Re: Problems with at-mio-16e-10

On Mon, 13 Feb 2006, Daniel Nilsson wrote:

> On Sat, Feb 11, 2006 at 11:35:30PM +0100, Daniel Nilsson wrote:
> > I still however get error message after a few minutes of running my
> > application: 
> > 
> > read failed while reading DAQ data: Broken pipe
> > 
> > 
> > The kernel reports the following through dmesg:
> > ni_mio_common: ai error a_status=e4f3
> > 
> > That is the only message from the kernel though. I know that while I
> > was having buffer overflow problems the kernel driver did report
> > buffer overflow which doesn't seem to be the case now. I don't know
> > what this e4f3 status means, is there an error in my application (the
> > way I use the card/drivers) or is there some other kind of problem?
> 
> Hi All,
> 
> I have done some more debugging on my problem, using the "scope"
> application from comedi_examples.
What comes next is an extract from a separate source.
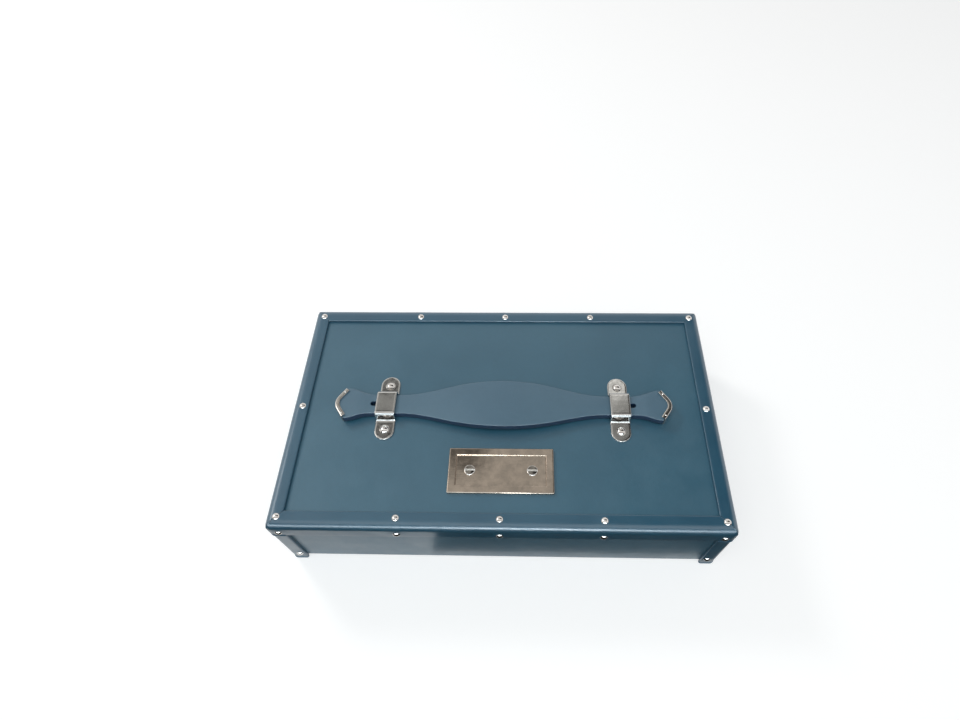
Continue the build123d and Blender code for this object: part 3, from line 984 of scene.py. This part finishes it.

While running the scope application
> at 10kHz sampling rate on 4 channels I get almost the same problem:
> 
> Scope reports:
> 
> scope: read: Broken pipe
> 
> and the kernel reports:
> 
> ni_mio_common: ai error a_status=e433
> 
> This happens after a while though, usually a few minuted of running
> the application but sometimes longer. The PC is an Pentium Pro 200,
> the card is a NI AT-MIO-16E-10 (ISA bus), driver version 0.7.69 and
> kernel version is 2.6.8. The machine is diskless, root filesystem is
> NFS mounted.
> 
> Based on the source for the kernel driver I come to the conclusion
> that this is the FIFO buffer on the HW that is getting full. Since the
> buffer is 512 bytes and I sample at 10kHz I calculated that the buffer
> needs approximately 25.6ms to fill up (assuming 2 bytes per sample). I
> seems like a long time to me taking into account that the HW will
> interrupt the kernel to empty the buffer, which should take that long?
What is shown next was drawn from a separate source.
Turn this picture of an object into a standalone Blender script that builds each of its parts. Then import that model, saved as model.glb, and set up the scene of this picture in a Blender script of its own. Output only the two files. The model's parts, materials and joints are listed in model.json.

With these cards, I think when one says sampling at 10kHz,
it means you are doing a scan of all channels you are sampling
at 10 kHz. So if you are sampling 4 channels _at_ 10 kHz I think you get:

10000 scans/sec * 4 channels/scan * 2 bytes/channel = 80000 bytes/sec
So if your fifo is 512 bytes then:
80000 bytes/sec * 1 fifo/512 bytes = 156.25 fifo/sec
or 1 sec/156.25 fifo = 0.00639 sec/fifo
So there is only 6.3 ms to dump the fifo.

> 
> Should I expect to be able to sample at 10kHz using this card? How can
> I figure out why the FIFO is not emptied?
> 

I don't know...though a few years ago I was running a
NI AT-MIO-16E-1 (yup the 16E-1) with a 450 MHz machine,
with RTAI. My scan rate was 200 kHz with 4 channels. The
16E-1 however has a 8196 byte fifo. When I switched to
the PCI version of the card, which does only have
a 512 byte fifo, my 3 GHz machine with RTAI
was not fast enough, until I went to DMA.